#### [Your task]
The lines to reproduce run from the first one through the line containing "const ROW_STEP = 8;". Reproduce them exactly.

#### [Data block]
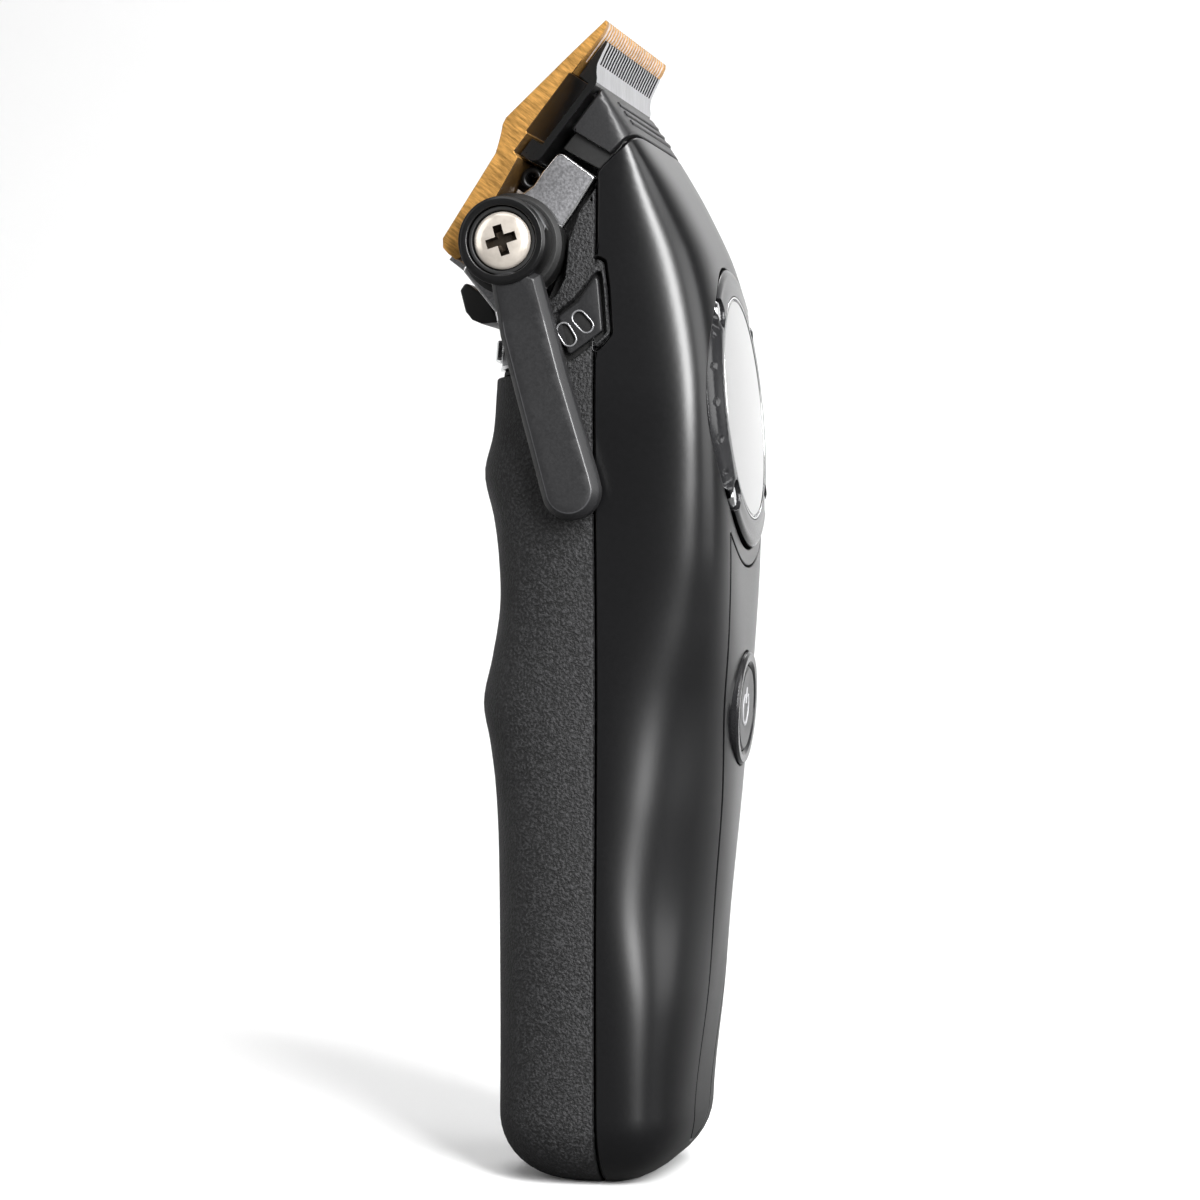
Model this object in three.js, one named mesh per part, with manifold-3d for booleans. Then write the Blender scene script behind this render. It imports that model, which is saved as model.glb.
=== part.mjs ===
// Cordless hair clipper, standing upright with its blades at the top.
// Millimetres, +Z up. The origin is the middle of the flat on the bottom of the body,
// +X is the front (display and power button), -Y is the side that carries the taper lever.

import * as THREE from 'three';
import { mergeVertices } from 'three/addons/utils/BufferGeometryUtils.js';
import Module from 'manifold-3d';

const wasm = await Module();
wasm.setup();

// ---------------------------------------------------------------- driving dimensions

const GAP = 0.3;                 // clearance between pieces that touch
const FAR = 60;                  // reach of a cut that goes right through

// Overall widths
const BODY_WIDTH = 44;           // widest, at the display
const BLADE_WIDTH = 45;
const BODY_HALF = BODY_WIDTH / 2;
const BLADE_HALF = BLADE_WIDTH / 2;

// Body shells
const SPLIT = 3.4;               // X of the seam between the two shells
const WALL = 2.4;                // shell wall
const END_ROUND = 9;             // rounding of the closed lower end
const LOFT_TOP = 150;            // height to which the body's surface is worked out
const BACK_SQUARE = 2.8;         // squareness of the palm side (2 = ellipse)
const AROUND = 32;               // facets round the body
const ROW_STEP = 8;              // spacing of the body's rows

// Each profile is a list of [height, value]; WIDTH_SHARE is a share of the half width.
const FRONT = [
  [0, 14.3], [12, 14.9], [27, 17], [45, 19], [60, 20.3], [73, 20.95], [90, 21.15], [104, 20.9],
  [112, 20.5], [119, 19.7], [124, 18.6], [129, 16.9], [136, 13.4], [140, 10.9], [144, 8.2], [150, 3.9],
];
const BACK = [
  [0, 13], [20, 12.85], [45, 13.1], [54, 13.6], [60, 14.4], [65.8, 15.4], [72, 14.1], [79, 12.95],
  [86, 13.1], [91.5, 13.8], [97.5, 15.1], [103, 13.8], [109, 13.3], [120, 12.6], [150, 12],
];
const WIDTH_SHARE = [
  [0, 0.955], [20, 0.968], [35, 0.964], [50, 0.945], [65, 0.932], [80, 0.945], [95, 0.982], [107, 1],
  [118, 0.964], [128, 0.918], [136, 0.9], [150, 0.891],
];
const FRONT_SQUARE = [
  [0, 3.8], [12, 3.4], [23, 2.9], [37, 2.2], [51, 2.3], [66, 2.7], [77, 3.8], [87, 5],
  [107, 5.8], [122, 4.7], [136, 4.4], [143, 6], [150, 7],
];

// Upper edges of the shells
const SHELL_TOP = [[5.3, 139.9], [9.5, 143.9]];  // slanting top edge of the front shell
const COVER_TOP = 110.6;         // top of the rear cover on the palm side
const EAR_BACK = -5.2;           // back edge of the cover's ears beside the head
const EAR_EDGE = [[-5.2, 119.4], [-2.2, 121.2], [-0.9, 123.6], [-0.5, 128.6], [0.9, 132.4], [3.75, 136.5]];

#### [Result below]
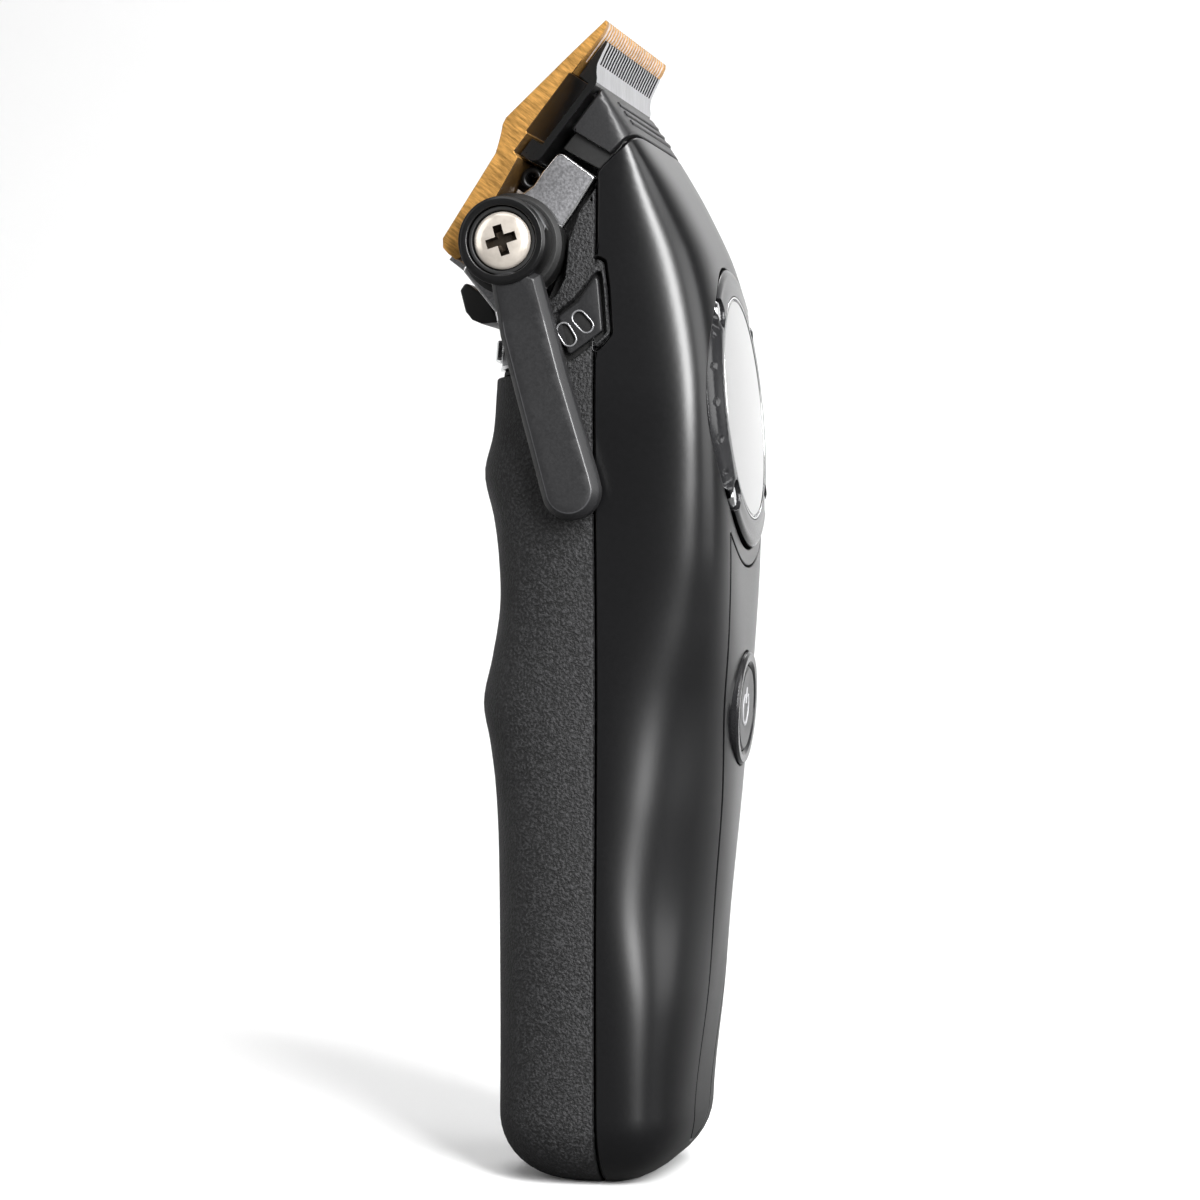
Model this object in three.js, one named mesh per part, with manifold-3d for booleans. Then write the Blender scene script behind this render. It imports that model, which is saved as model.glb.
=== part.mjs ===
// Cordless hair clipper, standing upright with its blades at the top.
// Millimetres, +Z up. The origin is the middle of the flat on the bottom of the body,
// +X is the front (display and power button), -Y is the side that carries the taper lever.

import * as THREE from 'three';
import { mergeVertices } from 'three/addons/utils/BufferGeometryUtils.js';
import Module from 'manifold-3d';

const wasm = await Module();
wasm.setup();

// ---------------------------------------------------------------- driving dimensions

const GAP = 0.3;                 // clearance between pieces that touch
const FAR = 60;                  // reach of a cut that goes right through

// Overall widths
const BODY_WIDTH = 44;           // widest, at the display
const BLADE_WIDTH = 45;
const BODY_HALF = BODY_WIDTH / 2;
const BLADE_HALF = BLADE_WIDTH / 2;

// Body shells
const SPLIT = 3.4;               // X of the seam between the two shells
const WALL = 2.4;                // shell wall
const END_ROUND = 9;             // rounding of the closed lower end
const LOFT_TOP = 150;            // height to which the body's surface is worked out
const BACK_SQUARE = 2.8;         // squareness of the palm side (2 = ellipse)
const AROUND = 32;               // facets round the body
const ROW_STEP = 8;              // spacing of the body's rows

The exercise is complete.